- Music
- 31 Jan 05
While The Great Destroyer is a much more straightforward rock record, there is certainly still much to be admired in Parker and Sparhawk’s muted chemistry. Their cuddly intimacy has given way to a much more charged sound.
How sublimely lovely it is when people deeply in love make music together. Think Sonic Youth’s Thurston’n’Kim with their highly-charged, sexed-up chaos, or Joyzipper’s Vinny’n’ Tabitha with their fuzzy post-coital, bed-headed glow. Christ, even Courtney Love was extolling the virtues of sleeping with guitarist Eric Erlandson while making the first Hole record.
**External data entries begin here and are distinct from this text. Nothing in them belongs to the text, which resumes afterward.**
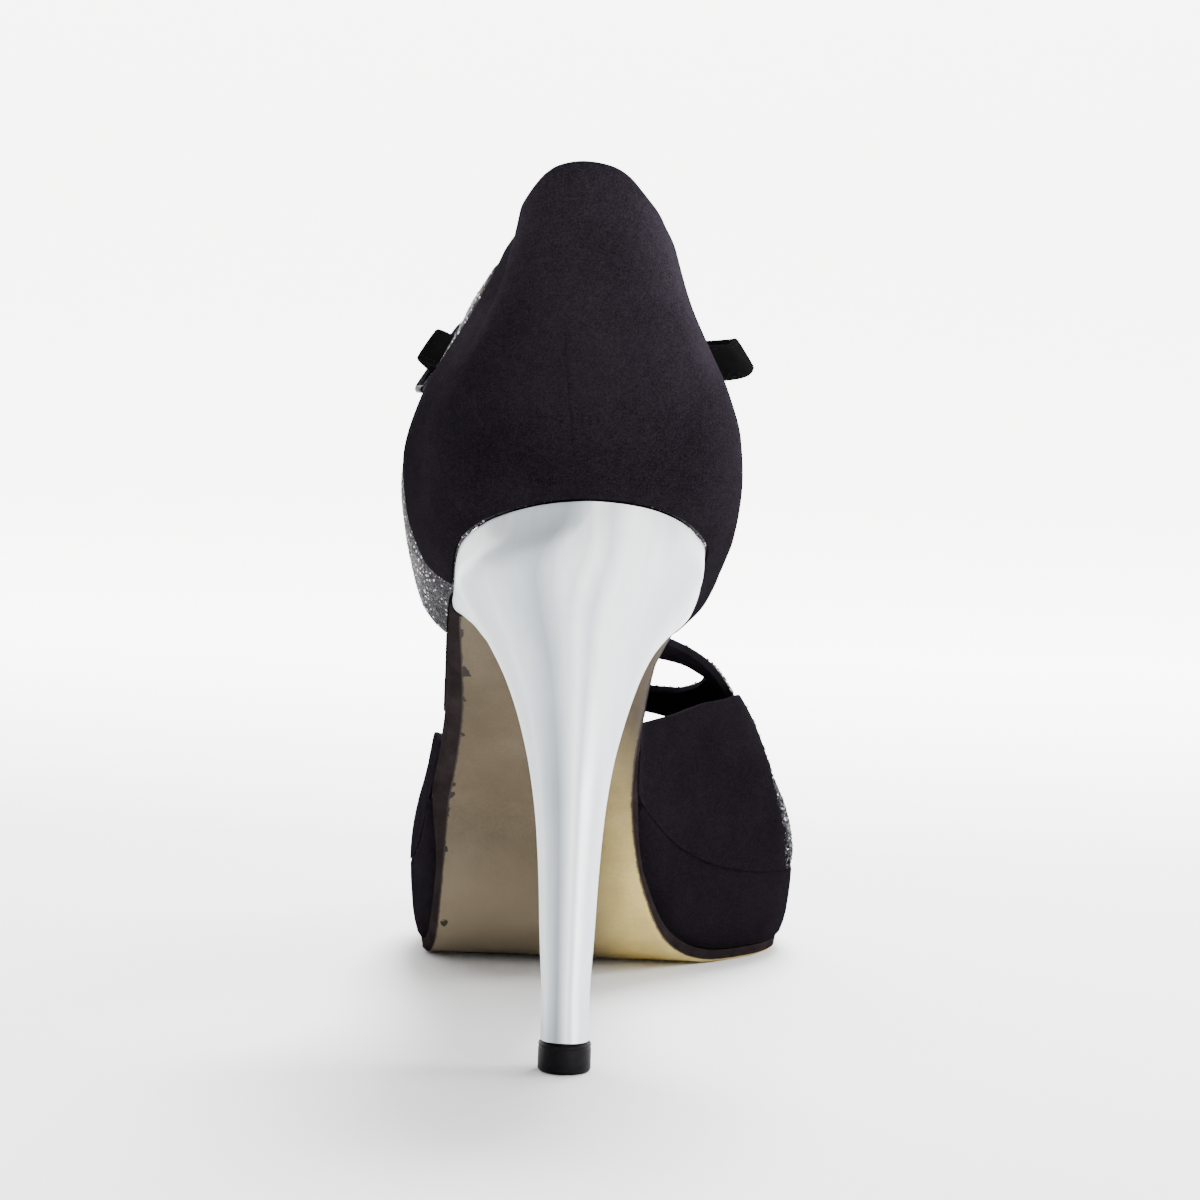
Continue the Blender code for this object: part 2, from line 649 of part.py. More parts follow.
def lean_across(side, lean):
    return Vector((-side * math.sin(lean), 0, math.cos(lean)))


# Buckle, square to the strap on the outer side of the ankle
BUCKLE_ALONG_FOOT = 0.330
BUCKLE_TURN = math.radians(-14)


class Buckle:
    # Axes of the buckle: along runs forward with the strap, across is up the leaning
    # strap, and out points away from the ankle.
    def __init__(self):
        self.centre = Vector((-ANKLE_WIDTH * 0.505, at(BUCKLE_ALONG_FOOT), STRAP_HEIGHT))
        forward = Vector((math.sin(BUCKLE_TURN), math.cos(BUCKLE_TURN), 0))
        across = lean_across(-1, BUCKLE_LEAN)
        self.across = (across - forward * across.dot(forward)).normalized()
        self.along = forward
        self.out = self.across.cross(self.along).normalized()
        if self.out.x > 0:
            self.out = -self.out

    def point(self, along, across, out):
        return self.centre + self.along * along + self.across * across + self.out * out


def wire(name, points, radius, cyclic):
    line = bpy.data.curves.new(name, "CURVE")
    line.dimensions = "3D"
    line.bevel_depth = radius
    line.bevel_resolution = 2
    line.use_fill_caps = not cyclic
    spline = line.splines.new("POLY")
    spline.points.add(len(points) - 1)
    for target, point in zip(spline.points, points):
        target.co = (*point, 1)
    spline.use_cyclic_u = cyclic
    return bpy.data.objects.new(name, line)


def build_buckle(folder, buckle, look):
    half_across = BUCKLE_ACROSS / 2 - BUCKLE_WIRE
    half_along = BUCKLE_ALONG / 2 - BUCKLE_WIRE
    corner = 2.2 * BUCKLE_WIRE
    points = []
    for start, (side, end) in enumerate(((1, 1), (1, -1), (-1, -1), (-1, 1))):
        for step in range(5):
            angle = math.radians(90 - 90 * start - 22.5 * step)
            points.append(buckle.point(end * (half_along - corner) + corner * math.sin(angle),
                                       side * (half_across - corner) + corner * math.cos(angle), 0))
    frame = wire("buckle", points, BUCKLE_WIRE, True)
    folder.objects.link(frame)
    paint(frame, look)
    return frame


def build_prong(folder, buckle, look):
    bar = -(BUCKLE_ALONG / 2 - BUCKLE_WIRE)
    hook = BUCKLE_WIRE + SEAT_GAP + PRONG_WIRE
    points = []
    for step in range(8):
        angle = math.radians(-200 + 290 * step / 7)
        points.append(buckle.point(bar + hook * math.cos(angle), 0, hook * math.sin(angle)))
    tip = BUCKLE_ALONG / 2 + 0.3 * BUCKLE_WIRE
    for share in (0.35, 0.7, 1.0):
        points.append(buckle.point(mix(bar, tip, share), 0, hook))
    prong = wire("buckle_prong", points, PRONG_WIRE, False)
    folder.objects.link(prong)
    paint(prong, look)
    return prong


def ear_point(side, along):
    # Middle of a strap lying against the inside of the quarter's ear, and its slope.
    turn = turn_at(along) * (-1 if side == "medial" else 1)
    rise = TOPLINE.read("rise", along) * COUNTER_HEIGHT + HEEL_HEIGHT - bed(at(along))
    middle = (STRAP_HEIGHT - bed(at(along))) / rise
    half = STRAP_WIDTH / 2 / rise
    depth = -(OVERLAY_STEP + UPPER_WALL + STRAP_GAP + STRAP_THICKNESS / 2)
    low = quarter_point(turn, middle - half, depth)
    high = quarter_point(turn, middle + half, depth)
    return (low + high) / 2, (high - low).normalized()


def ankle_path(buckle):
    # Over the instep, from inside the inner ear to the tip behind the buckle: shares of
    # half the ankle's width, of the strap's reach and of its rise, and the way it faces.
    half = ANKLE_WIDTH / 2
    rise = 0.03 * COUNTER_HEIGHT
    reach = at(STRAP_FRONT)
    route = [(0.820, 0.540, 0.40, 0.10), (0.900, 0.640, 1.30, 0.00), (0.850, 0.760, 1.30, -0.20),
             (0.660, 0.880, 1.10, -0.45), (0.340, 0.965, 1.00, -0.55), (-0.060, 1.000, 1.00, -0.60),
             (-0.450, 0.970, 0.90, -0.50), (-0.780, 0.880, 0.60, -0.35),
             (-0.950, 0.780, 0.24, -0.10)]
    path = [ear_point("medial", along) for along in (0.205, 0.225, 0.245, 0.262)]
    for x, y, z, back in route:
        lean = mix(BUCKLE_LEAN, STRAP_LEAN, smooth_step(-1, 0, x))
        across = Vector((-math.sin(lean) * x, math.sin(lean) * back, math.cos(lean)))
        path.append((Vector((half * x, reach * y, STRAP_HEIGHT + rise * z)),
                     across.normalized()))
    bar = BUCKLE_ALONG / 2 - BUCKLE_WIRE
    under = BUCKLE_WIRE + 2 * SEAT_GAP + STRAP_THICKNESS / 2
    over = BUCKLE_WIRE + 3 * SEAT_GAP + 1.5 * STRAP_THICKNESS
    level = 0.2 * bar
    for along, out in ((bar + 2.6 * level, -under), (bar - level, -under), (0.1 * bar, 0.3 * over),
                       (-0.55 * bar, 0.94 * over), (-bar - 0.3 * level, over),
                       (-bar - 4 * level, 0.7 * over), (-bar - 9 * level, 0.35 * over)):
        path.append((buckle.point(along, 0, out), buckle.across))
    return curve_through(path, 76)


def buckle_strap_path(buckle):
    # From inside the outer ear forward, then round the buckle's bar.
    bar = -(BUCKLE_ALONG / 2 - BUCKLE_WIRE)
    loop = BUCKLE_WIRE + SEAT_GAP + STRAP_THICKNESS / 2
    path = [ear_point("lateral", along) for along in (0.205, 0.225, 0.245, 0.262)]
    path.append((buckle.point(bar - 1.4 * STRAP_THICKNESS, 0, -loop), buckle.across))
    path = curve_through(path, 16)
    for step in range(10):
        angle = math.radians(-90 + 280 * step / 9)
        path.append((buckle.point(bar + loop * math.cos(angle), 0, loop * math.sin(angle)),
                     buckle.across))
    return path


def box_cutter(name, cutters, buckle, place, size):
    bpy.ops.mesh.primitive_cube_add(size=1, location=(0, 0, 0))
    cutter = bpy.context.object
    cutter.name = name
    for vertex in cutter.data.vertices:
        vertex.co = buckle.point(place[0] + vertex.co.x * size[0], place[1] + vertex.co.y * size[1],
                                 place[2] + vertex.co.z * size[2])
    form = bmesh.new()
    form.from_mesh(cutter.data)
    bmesh.ops.recalc_face_normals(form, faces=form.faces)
    form.to_mesh(cutter.data)
    form.free()
    cutter.hide_render = True
    cutter.display_type = "WIRE"
    for owner in list(cutter.users_collection):
        owner.objects.unlink(cutter)
    cutters.objects.link(cutter)
    return cutter


def cut_away(piece, cutter):
    cut = piece.modifiers.new(cutter.name, "BOOLEAN")
    cut.operation = "DIFFERENCE"
    cut.solver = "EXACT"
    cut.object = cutter


def build_straps(folder, cutters, looks):
    buckle = Buckle()
    bar = -(BUCKLE_ALONG / 2 - BUCKLE_WIRE)
    strap = ribbon("ankle_strap", folder, ankle_path(buckle), STRAP_WIDTH, STRAP_THICKNESS,
                   looks["leather"])
    short = ribbon("buckle_strap", folder, buckle_strap_path(buckle), STRAP_WIDTH, STRAP_THICKNESS,
                   looks["leather"])
    build_buckle(folder, buckle, looks["gunmetal"])
    build_prong(folder, buckle, looks["gunmetal"])
    hole_at = (bar + 0.36 * BUCKLE_ALONG, 0, 0.94 * STRAP_THICKNESS)
    hole_size = (0.6 * BUCKLE_ALONG, PRONG_SLOT, 2.8 * STRAP_THICKNESS)
    cut_away(strap, box_cutter("strap_hole", cutters, buckle, hole_at, hole_size))
    slot_size = (0.608 * BUCKLE_ALONG, PRONG_SLOT, 4.25 * STRAP_THICKNESS)
    cut_away(short, box_cutter("strap_slot", cutters, buckle, (bar + SEAT_GAP, 0, 0), slot_size))


LOOKS = {
    "suede": ((0.020, 0.019, 0.022), 0.95, 0.0),
    "glitter": ((0.090, 0.090, 0.100), 0.45, 0.2),
    "dark_glitter": ((0.020, 0.021, 0.024), 0.40, 0.2),
    "silver": ((0.80, 0.82, 0.83), 0.28, 1.0),
    "rubber": ((0.012, 0.012, 0.013), 0.60, 0.0),
    "sole_leather": ((0.42, 0.35, 0.22), 0.55, 0.0),
    "lining": ((0.030, 0.028, 0.030), 0.70, 0.0),
    "leather": ((0.015, 0.015, 0.016), 0.42, 0.0),
    "gunmetal": ((0.09, 0.09, 0.10), 0.25, 1.0),
}


def main():
    folders = place_scene()
    shoe = folders["dance_shoe"]
    cutters = folders["cutters"]
    toe = at(0.9985)
    plate("outsole", shoe, stations(at(0.2170), toe), outsole_section,
          LOOKS["sole_leather"])
    plate("platform", shoe, stations(at(0.462), toe), platform_section,
          LOOKS["suede"])
    marks = [at(share) for share in WAIST_START]
    plate("insole", shoe, stations(at(0.0190), toe, marks), insole_section, LOOKS["lining"])
    build_heel(shoe, LOOKS["silver"])
    build_tip(shoe, LOOKS["rubber"])
    build_quarter(shoe, LOOKS["glitter"])
    build_counter(shoe, LOOKS["suede"])
    build_vamp(shoe, cutters, LOOKS["dark_glitter"])
    build_panel("vamp_panel_medial", shoe, 0, PANEL_TOP_MEDIAL, LOOKS["suede"])
    build_panel("vamp_panel_lateral", shoe, PANEL_TOP_LATERAL, 180, LOOKS["suede"])
    build_straps(shoe, cutters, LOOKS)


main()
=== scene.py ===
import math

import bmesh
import bpy
from mathutils import Matrix, Vector


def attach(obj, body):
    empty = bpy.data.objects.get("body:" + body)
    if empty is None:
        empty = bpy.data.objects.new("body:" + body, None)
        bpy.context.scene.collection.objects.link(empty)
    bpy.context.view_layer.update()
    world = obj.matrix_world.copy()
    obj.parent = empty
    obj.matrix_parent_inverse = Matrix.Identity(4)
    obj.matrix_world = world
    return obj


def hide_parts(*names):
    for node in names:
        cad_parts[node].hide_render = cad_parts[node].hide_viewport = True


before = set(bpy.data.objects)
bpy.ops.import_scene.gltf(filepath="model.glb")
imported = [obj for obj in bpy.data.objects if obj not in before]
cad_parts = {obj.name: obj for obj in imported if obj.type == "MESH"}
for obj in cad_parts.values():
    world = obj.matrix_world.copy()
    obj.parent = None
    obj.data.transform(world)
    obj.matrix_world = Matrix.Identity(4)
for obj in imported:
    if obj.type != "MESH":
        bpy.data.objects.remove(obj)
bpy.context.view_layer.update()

# Left high-heeled ballroom sandal. Metres, +Y to the toe, +X to the inner side, +Z up,
# origin on the floor under the heel tip. The sizes repeat the construction's own.
shoe = {
    "length": 0.218, "overhang": 0.012, "halfBall": 0.042, "heelHeight": 0.1053,
    "forepart": 0.0196, "toeSpring": 0.0075, "soleSpring": 0.0102, "counter": 0.061,
    "instep": 0.050, "wall": 0.0016, "overlay": 0.0007, "gap": 0.0003,
    "insole": 0.004, "sole": 0.0027, "tipHeight": 0.0055,
}
overlayStep = shoe["overlay"] + shoe["gap"]


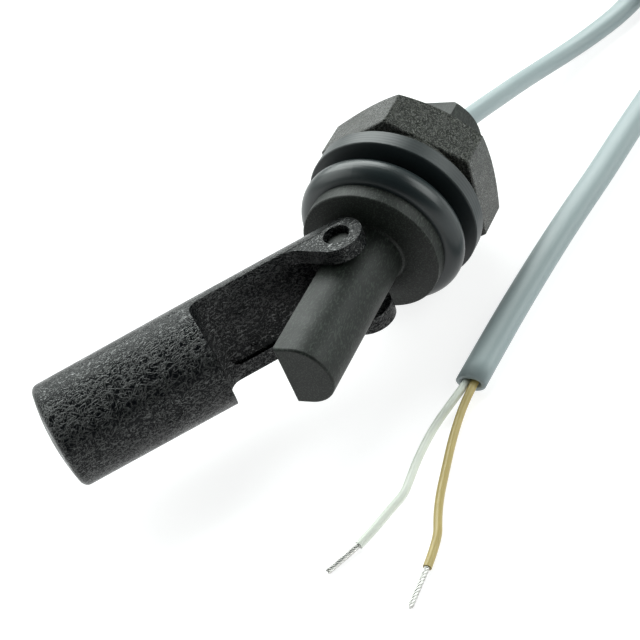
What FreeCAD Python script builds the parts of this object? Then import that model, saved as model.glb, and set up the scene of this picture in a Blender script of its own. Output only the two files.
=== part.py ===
"""Side-mounted float level switch with a hinged float and a two-core cable.

Frame: the thread axis lies along X, the hinge axis along Z. The origin is where the thread
axis crosses the rear face of the flange, which clamps against the tank wall. The stem and
the float are at -X, the stud, the nut and the cable are at +X. The float opens towards +Y.
The switch lies on its side, on the lowest corner of its nut, with the float swung open.
All sizes are in millimetres.
"""
import FreeCAD, Part
import math
import os

Vector = FreeCAD.Vector
os.makedirs("parts", exist_ok=True)

# flange, stem and stud: one moulding
FLANGE_R = 10.65
FLANGE_T = 2.5
FLANGE_EDGE_R = 0.25
STEM_R = 5.1
STEM_FLAT_Y = 2.35
STEM_TIP_X = -28.15
STEM_FOOT_R = 0.45
STEM_TIP_EDGE_R = 0.4
STUD_R = 8.0
STUD_LENGTH = 18.4
NECK_R = 7.05
NECK_END_X = 26.5
NECK_FLAT_Z = 5.15
NECK_CHAMFER = 0.35
CABLE_BORE_R = 3.3
CABLE_BORE_X = -1.0
CABLE_BORE_MOUTH = 0.4
REED_BORE_R = 1.75
REED_BORE_X = -26.4

# seal, gasket and nut on the stud
RING_SECTION_R = 2.36
RING_CENTRE_R = 10.42
GASKET_X = 6.25
GASKET_T = 2.8
GASKET_R = 13.35
GASKET_HOLE_R = 8.2
GASKET_EDGE_R = 0.2
NUT_COLLAR_R = 11.9
NUT_COLLAR_T = 1.75
NUT_FLATS = 24.0
NUT_T = 7.4
NUT_FACE_R = 11.9
NUT_CHAMFER_DEG = 30.0
NUT_BORE_R = 8.08
NUT_BORE_MOUTH = 0.6
NUT_EDGE_R = 0.35
NUT_TURN_DEG = 96.0

# hinge: pins moulded on the stem, holes in the float's lugs
HINGE_X = -7.75
HINGE_Y = 0.3
PIN_R = 1.92
PIN_END_Z = 6.9
PIN_CHAMFER = 0.3
HOLE_R = 2.0
OPEN_DEG = 43.0

# float and arm, in the float's own frame: origin on the hinge, X along the float when shut
FLOAT_R = 8.2
FLOAT_AXIS_Y = 0.6
FLOAT_TAIL_X = -48.85
FLOAT_TAIL_R = 8.05
FLOAT_TAIL_DOME = 1.0
FLOAT_NOSE_X = -23.35
FLOAT_EDGE_R = 1.2
RIM_Y = 2.2
POCKET_Y = 2.75
POCKET_NOSE_X = -21.2
POCKET_CORNER_R = 1.5
LUG_R = 3.75
LUG_INNER_Z = 5.6
LUG_OUTER_Z = 8.0
LUG_BEND_R = 4.0
LUG_BEND_DEG = 50.0
LUG_BEND_X = -8.6
ARM_END_X = -1.3
CAVITY_R = 6.2
CAP_R = 6.6
CAP_T = 1.8
WALL_T = 1.5
MAGNET_R = 2.0
MAGNET_LENGTH = 14.0
MAGNET_Y = 5.65
MAGNET_FRONT_X = -6.2
EJECTOR_R = 1.1
EJECTOR_DEPTH = 0.12
EJECTOR_X = (-16.8, -5.6)
EJECTOR_Z = (3.1, -3.1)
SPOT_R = 1.5
SPOT_DEPTH = 0.2
SPOT_X = (-45.0, -32.2)

# reed switch and leads inside the stem
GLASS_R = 1.1
GLASS_WALL = 0.3
GLASS_FRONT_X = -24.0
GLASS_REAR_X = -11.0
GLASS_END_R = 0.6
GLASS_SEAL = 1.6
LEAD_R = 0.25
BLADE_W = 1.0
BLADE_T = 0.2
BLADE_GAP = 0.1
FRONT_BLADE_TIP_X = -17.0
REAR_BLADE_TIP_X = -18.0
FRONT_LEAD_END_X = -25.85
RETURN_Y = -1.42
JOINT_R = 0.6
JOINT_X = 0.5
JOINT_LENGTH = 3.0
JOINT_EDGE_R = 0.3

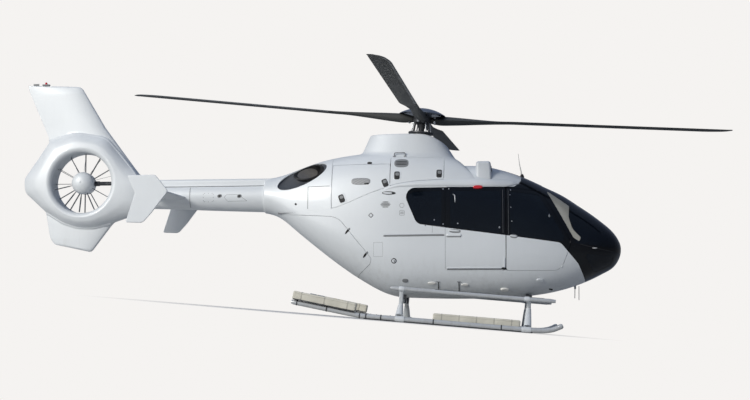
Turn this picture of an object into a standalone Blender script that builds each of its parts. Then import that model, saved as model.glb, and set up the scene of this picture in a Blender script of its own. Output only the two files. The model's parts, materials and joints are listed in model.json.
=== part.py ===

In the past, Low records have been softly yet undeniably lusty, the darkly yearning soundtrack to Mimi Parker and husband Alan Sparhawk’s’ seemingly perfect marriage (and our own lazy, loved-up Sunday afternoons). As was the case with Yo La Tengo’s Ira Kaplan and Georgia Hubley, the pair’s music has often been warmly intimate, like a familiar hand on the small of the back.
While The Great Destroyer is a much more straightforward rock record, there is certainly still much to be admired in Parker and Sparhawk’s muted chemistry. Their cuddly intimacy has given way to a much more charged sound. ‘Monkey’ is upbeat, infused with a quiet fury, while ‘Everybody’s Song’ is joyously vigorous.
Advertisement
Thankfully, they haven’t given up on their slowcore roots just yet. ‘Silver Rider’ is a drifting, wholly celestial track, while ‘On the Edge Of’ makes for austere, though no less bracing, listening.
To paraphrase a Yo La Tengo album title, you really can hear the heart beating as one. Long-term fans may raise an eyebrow to the band’s new, uptempo leanings, but other than that it’s perfect music to love and to fall in love to.